Title: High-dimensional Indexing
Date: Monday, 26 February 2001
Time: 4:00pm - 5:00pm
Venue: Lecture Theater F (Leung Yat Sing Lecture Theater), Academic Concourse (near lift nos. 25/26), HKUST
Abstract:
High-dimensional indexing has been considered as an important means to
facilitate fast query processing in data mining, fast retrieval and
similarity search in image and scientific databases. They are required to
support high-dimensional window/range queries, similarity range and
K-nearest neighbor queries. In this talk, I shall present two
transformation-based indexing schemes, iMinMax(theta) and iDistance. The
iMinMax(theta) method maps points in high-dimensional to
single-dimensional values determined by their maximum or minimum values
among all dimensions. With such representation, we are able to index
high-dimensional data points using a classical B+-tree. By varying the
tuning `knob', theta, we can obtain different family of iMinMax structures
that are optimized for different distributions of data sets.

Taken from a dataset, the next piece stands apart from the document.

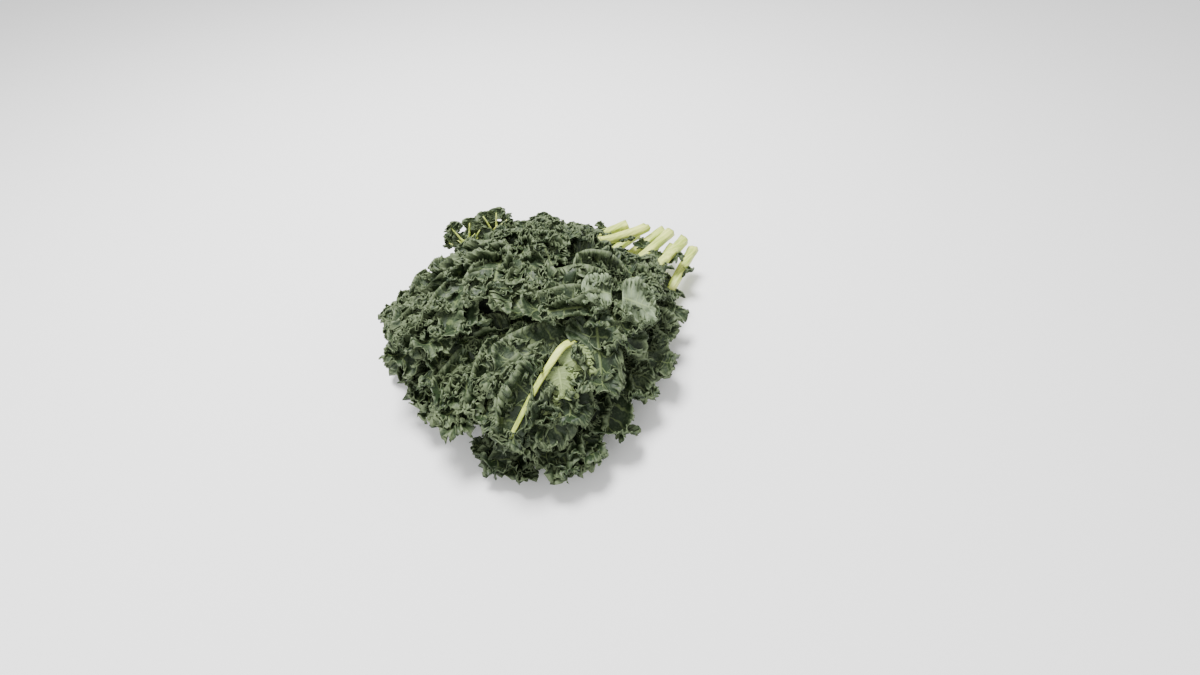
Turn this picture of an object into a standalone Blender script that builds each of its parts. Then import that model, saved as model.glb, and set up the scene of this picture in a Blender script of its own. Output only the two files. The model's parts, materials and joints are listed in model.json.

The
metric-based iDistance method is designed to efficiently support
similarity or K-nearest neighbor (KNN) queries. In the iDistance, the
high-dimensional space is split into partitions, and each partition is
associated with an `anchor' point (called reference point) whereby other
points in the same partitions can be made reference to. With such
transformation, the transformed points can be indexed using a B+-tree, and
similarity search in the high-dimensional space is performed as a sequence
of increasingly larger range queries on the single dimensional space. We
conducted extensive experiments using different data sets, and in this
talk, I shall present the results.
The major strengths of both indexes are their simplicity, efficiency, and
the fact that they can be integrated into existing systems effectively. In
fact, both methods are being used in a commercial image system.
Biography:
Ms Cui YU obtained her B. Eng from Nanjing University of Aeronautics and
Astronautics in 1995. She did her PhD at National University of Singapore,
and has recently submitted her thesis. Her research interests include
indexing, clustering techniques and query processing. She has two patents
pending, and has participated in a startup called GeoFoto.